◆ **Short task**
Extract the listing below in full, unchanged.

◆ **Entries with parts and joints**
- - - -

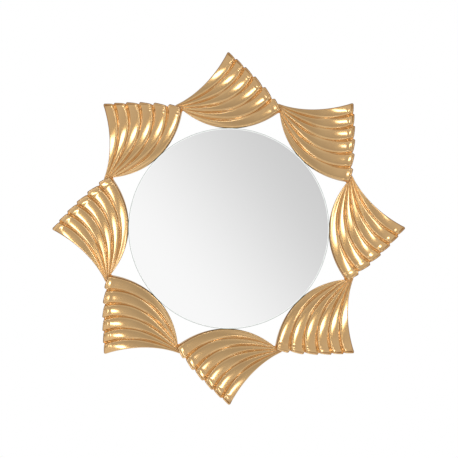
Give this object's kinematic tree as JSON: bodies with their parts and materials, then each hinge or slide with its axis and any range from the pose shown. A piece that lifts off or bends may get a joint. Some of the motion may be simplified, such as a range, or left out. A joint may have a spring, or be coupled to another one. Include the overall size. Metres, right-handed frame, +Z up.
{
  "type": "wall mirror",
  "caption": "Round frameless mirror set in a sunburst of fluted fan shells, with a carrier frame, rubber bumpers and swinging hanging rings behind.",
  "frame": {"origin": "middle of the mirror on the wall plane, where the bumpers' rear faces lie", "axes": "+X right and +Z up as seen from the room, +Y into the wall, so the mirror faces -Y"},
  "size_m": [0.9806, 0.0355, 0.9806],
  "materials": {
    "mirror_glass": "silvered float glass with a polished narrow bevel",
    "fan_gold": "pressed sheet, polished and gold plated",
    "panel": "medium density fibreboard, black lacquered",
    "foam": "double-sided foam tape",
    "frame_steel": "flat steel bar, matt black powder coat",
    "screw_steel": "zinc plated steel",
    "hanger_steel": "folded steel strip, nickel plated",
    "hanger_wire": "bent steel wire, nickel plated",
    "bumper": "moulded black rubber"
  },
  "bodies": {
    "mirror": {"mirror_glass": "mirror_glass", "foam_pads": "foam", "backing_panel": "panel", "fan_1": "fan_gold", "fan_2": "fan_gold", "fan_3": "fan_gold", "fan_4": "fan_gold", "fan_5": "fan_gold", "fan_6": "fan_gold", "fan_7": "fan_gold", "fan_8": "fan_gold", "bar_1": "frame_steel", "bar_2": "frame_steel", "bar_3": "frame_steel", "bar_4": "frame_steel", "bar_5": "frame_steel", "bar_6": "frame_steel", "bar_7": "frame_steel", "bar_8": "frame_steel", "spoke_1": "frame_steel", "spoke_2": "frame_steel", "spoke_3": "frame_steel", "spoke_4": "frame_steel", "spoke_5": "frame_steel", "spoke_6": "frame_steel", "spoke_7": "frame_steel", "spoke_8": "frame_steel", "fan_posts": "frame_steel", "post_screws": "screw_steel", "spoke_screws": "screw_steel", "wall_bumpers": "bumper", "hanger_strap_left": "hanger_steel", "hanger_strap_right": "hanger_steel", "hanger_screws": "screw_steel"},
    "ring_left": {"hanger_ring_left": "hanger_wire"},
    "ring_right": {"hanger_ring_right": "hanger_wire"}
  },
  "joints": [
    {"name": "ring_left_swing", "type": "hinge", "parent": "mirror", "child": "ring_left", "pos_m": [-0.115, -0.00515, 0.125], "axis": [1, 0, 0], "range_deg": [0, 180]},
    {"name": "ring_right_swing", "type": "hinge", "parent": "mirror", "child": "ring_right", "pos_m": [0.115, -0.00515, 0.125], "axis": [1, 0, 0], "range_deg": [0, 180]}
  ]
}
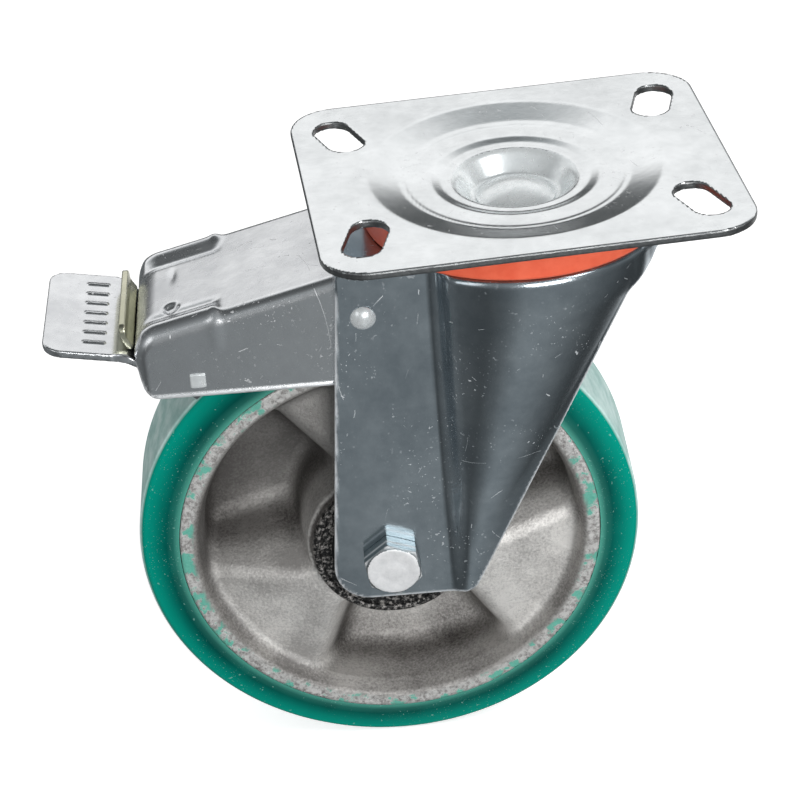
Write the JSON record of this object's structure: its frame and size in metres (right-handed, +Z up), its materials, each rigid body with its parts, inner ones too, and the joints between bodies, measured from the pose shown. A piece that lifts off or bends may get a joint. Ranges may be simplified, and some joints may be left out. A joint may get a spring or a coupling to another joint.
{
  "type": "castor wheel",
  "caption": "Swivel castor with a slotted top plate, pressed steel fork, polyurethane wheel on a cast centre and a foot-operated wheel brake.",
  "frame": {"origin": "centre of the top plate's upper, mounting face", "axes": "+Z up, out of the plate's mounting face; +X along the plate's long side, away from the brake pedal; the wheel hangs towards -Z"},
  "size_m": [0.1652, 0.085, 0.156],
  "materials": {
    "zinc_plate": "bright zinc plate, glossy with fine scratches",
    "yellow_zinc": "yellowish plate, satin",
    "turned_steel": "turned, satin",
    "spring_steel": "dark spring steel, satin",
    "bearing_steel": "ground, bright",
    "cage_steel": "pressed steel",
    "seal_rubber": "matte",
    "orange_seal": "satin moulded",
    "cast_aluminium": "as cast, fine grain",
    "polyurethane": "glossy moulded sides, matte tread"
  },
  "bodies": {
    "plate": {"top_plate": "zinc_plate", "pivot_pin": "zinc_plate", "lower_race": "zinc_plate"},
    "fork": {"fork": "zinc_plate", "seal_ring": "orange_seal", "upper_balls": "bearing_steel", "lower_balls": "bearing_steel", "brake_housing": "zinc_plate", "housing_rivet": "zinc_plate", "rivet_sleeve": "turned_steel", "hinge_pin": "turned_steel", "axle_bolt": "zinc_plate", "axle_nut": "zinc_plate", "nut_washer": "zinc_plate", "axle_tube": "turned_steel", "bearing_spacer": "turned_steel", "near_collar": "turned_steel", "far_collar": "turned_steel", "near_inner_ring": "bearing_steel", "far_inner_ring": "bearing_steel"},
    "wheel": {"wheel_centre": "cast_aluminium", "tyre": "polyurethane", "near_outer_ring": "bearing_steel", "far_outer_ring": "bearing_steel", "near_bearing_balls": "bearing_steel", "far_bearing_balls": "bearing_steel", "near_cage": "cage_steel", "far_cage": "cage_steel", "near_seals": "seal_rubber", "far_seals": "seal_rubber"},
    "pedal": {"brake_pedal": "zinc_plate", "release_lip": "yellow_zinc"},
    "spring": {"brake_spring": "spring_steel"}
  },
  "joints": [
    {"name": "swivel", "type": "hinge", "parent": "plate", "child": "fork", "pos_m": [0, 0, 0], "axis": [0, 0, 1], "continuous": true},
    {"name": "wheel_spin", "type": "hinge", "parent": "fork", "child": "wheel", "pos_m": [-0.03588, 0.00295, -0.0935], "axis": [0.0819, 0.9966, 0], "continuous": true},
    {"name": "brake_press", "type": "hinge", "parent": "fork", "child": "pedal", "pos_m": [-0.07824, 0.00643, -0.0392], "axis": [-0.0819, -0.9966, 0], "range_deg": [0, 30]},
    {"name": "leaf_press", "type": "hinge", "parent": "fork", "child": "spring", "pos_m": [-0.03837, 0.00315, -0.0241], "axis": [-0.0819, -0.9966, 0], "range_deg": [0, 1.56]}
  ],
  "couplings": [
    {"joint": "leaf_press", "follows": "brake_press", "ratio": 0.0517}
  ]
}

- - - -

◆ **Solution below**
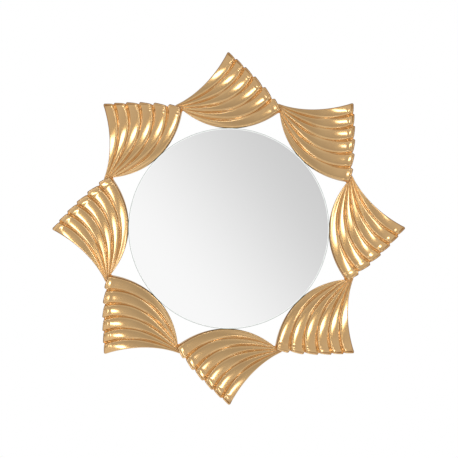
Give this object's kinematic tree as JSON: bodies with their parts and materials, then each hinge or slide with its axis and any range from the pose shown. A piece that lifts off or bends may get a joint. Some of the motion may be simplified, such as a range, or left out. A joint may have a spring, or be coupled to another one. Include the overall size. Metres, right-handed frame, +Z up.
{
  "type": "wall mirror",
  "caption": "Round frameless mirror set in a sunburst of fluted fan shells, with a carrier frame, rubber bumpers and swinging hanging rings behind.",
  "frame": {"origin": "middle of the mirror on the wall plane, where the bumpers' rear faces lie", "axes": "+X right and +Z up as seen from the room, +Y into the wall, so the mirror faces -Y"},
  "size_m": [0.9806, 0.0355, 0.9806],
  "materials": {
    "mirror_glass": "silvered float glass with a polished narrow bevel",
    "fan_gold": "pressed sheet, polished and gold plated",
    "panel": "medium density fibreboard, black lacquered",
    "foam": "double-sided foam tape",
    "frame_steel": "flat steel bar, matt black powder coat",
    "screw_steel": "zinc plated steel",
    "hanger_steel": "folded steel strip, nickel plated",
    "hanger_wire": "bent steel wire, nickel plated",
    "bumper": "moulded black rubber"
  },
  "bodies": {
    "mirror": {"mirror_glass": "mirror_glass", "foam_pads": "foam", "backing_panel": "panel", "fan_1": "fan_gold", "fan_2": "fan_gold", "fan_3": "fan_gold", "fan_4": "fan_gold", "fan_5": "fan_gold", "fan_6": "fan_gold", "fan_7": "fan_gold", "fan_8": "fan_gold", "bar_1": "frame_steel", "bar_2": "frame_steel", "bar_3": "frame_steel", "bar_4": "frame_steel", "bar_5": "frame_steel", "bar_6": "frame_steel", "bar_7": "frame_steel", "bar_8": "frame_steel", "spoke_1": "frame_steel", "spoke_2": "frame_steel", "spoke_3": "frame_steel", "spoke_4": "frame_steel", "spoke_5": "frame_steel", "spoke_6": "frame_steel", "spoke_7": "frame_steel", "spoke_8": "frame_steel", "fan_posts": "frame_steel", "post_screws": "screw_steel", "spoke_screws": "screw_steel", "wall_bumpers": "bumper", "hanger_strap_left": "hanger_steel", "hanger_strap_right": "hanger_steel", "hanger_screws": "screw_steel"},
    "ring_left": {"hanger_ring_left": "hanger_wire"},
    "ring_right": {"hanger_ring_right": "hanger_wire"}
  },
  "joints": [
    {"name": "ring_left_swing", "type": "hinge", "parent": "mirror", "child": "ring_left", "pos_m": [-0.115, -0.00515, 0.125], "axis": [1, 0, 0], "range_deg": [0, 180]},
    {"name": "ring_right_swing", "type": "hinge", "parent": "mirror", "child": "ring_right", "pos_m": [0.115, -0.00515, 0.125], "axis": [1, 0, 0], "range_deg": [0, 180]}
  ]
}
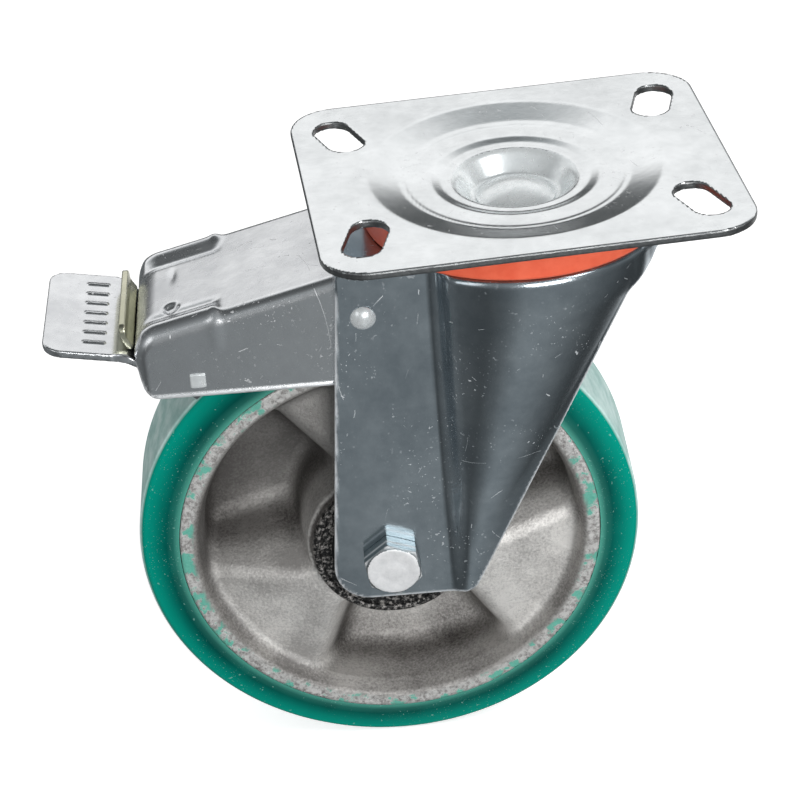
Write the JSON record of this object's structure: its frame and size in metres (right-handed, +Z up), its materials, each rigid body with its parts, inner ones too, and the joints between bodies, measured from the pose shown. A piece that lifts off or bends may get a joint. Ranges may be simplified, and some joints may be left out. A joint may get a spring or a coupling to another joint.
{
  "type": "castor wheel",
  "caption": "Swivel castor with a slotted top plate, pressed steel fork, polyurethane wheel on a cast centre and a foot-operated wheel brake.",
  "frame": {"origin": "centre of the top plate's upper, mounting face", "axes": "+Z up, out of the plate's mounting face; +X along the plate's long side, away from the brake pedal; the wheel hangs towards -Z"},
  "size_m": [0.1652, 0.085, 0.156],
  "materials": {
    "zinc_plate": "bright zinc plate, glossy with fine scratches",
    "yellow_zinc": "yellowish plate, satin",
    "turned_steel": "turned, satin",
    "spring_steel": "dark spring steel, satin",
    "bearing_steel": "ground, bright",
    "cage_steel": "pressed steel",
    "seal_rubber": "matte",
    "orange_seal": "satin moulded",
    "cast_aluminium": "as cast, fine grain",
    "polyurethane": "glossy moulded sides, matte tread"
  },
  "bodies": {
    "plate": {"top_plate": "zinc_plate", "pivot_pin": "zinc_plate", "lower_race": "zinc_plate"},
    "fork": {"fork": "zinc_plate", "seal_ring": "orange_seal", "upper_balls": "bearing_steel", "lower_balls": "bearing_steel", "brake_housing": "zinc_plate", "housing_rivet": "zinc_plate", "rivet_sleeve": "turned_steel", "hinge_pin": "turned_steel", "axle_bolt": "zinc_plate", "axle_nut": "zinc_plate", "nut_washer": "zinc_plate", "axle_tube": "turned_steel", "bearing_spacer": "turned_steel", "near_collar": "turned_steel", "far_collar": "turned_steel", "near_inner_ring": "bearing_steel", "far_inner_ring": "bearing_steel"},
    "wheel": {"wheel_centre": "cast_aluminium", "tyre": "polyurethane", "near_outer_ring": "bearing_steel", "far_outer_ring": "bearing_steel", "near_bearing_balls": "bearing_steel", "far_bearing_balls": "bearing_steel", "near_cage": "cage_steel", "far_cage": "cage_steel", "near_seals": "seal_rubber", "far_seals": "seal_rubber"},
    "pedal": {"brake_pedal": "zinc_plate", "release_lip": "yellow_zinc"},
    "spring": {"brake_spring": "spring_steel"}
  },
  "joints": [
    {"name": "swivel", "type": "hinge", "parent": "plate", "child": "fork", "pos_m": [0, 0, 0], "axis": [0, 0, 1], "continuous": true},
    {"name": "wheel_spin", "type": "hinge", "parent": "fork", "child": "wheel", "pos_m": [-0.03588, 0.00295, -0.0935], "axis": [0.0819, 0.9966, 0], "continuous": true},
    {"name": "brake_press", "type": "hinge", "parent": "fork", "child": "pedal", "pos_m": [-0.07824, 0.00643, -0.0392], "axis": [-0.0819, -0.9966, 0], "range_deg": [0, 30]},
    {"name": "leaf_press", "type": "hinge", "parent": "fork", "child": "spring", "pos_m": [-0.03837, 0.00315, -0.0241], "axis": [-0.0819, -0.9966, 0], "range_deg": [0, 1.56]}
  ],
  "couplings": [
    {"joint": "leaf_press", "follows": "brake_press", "ratio": 0.0517}
  ]
}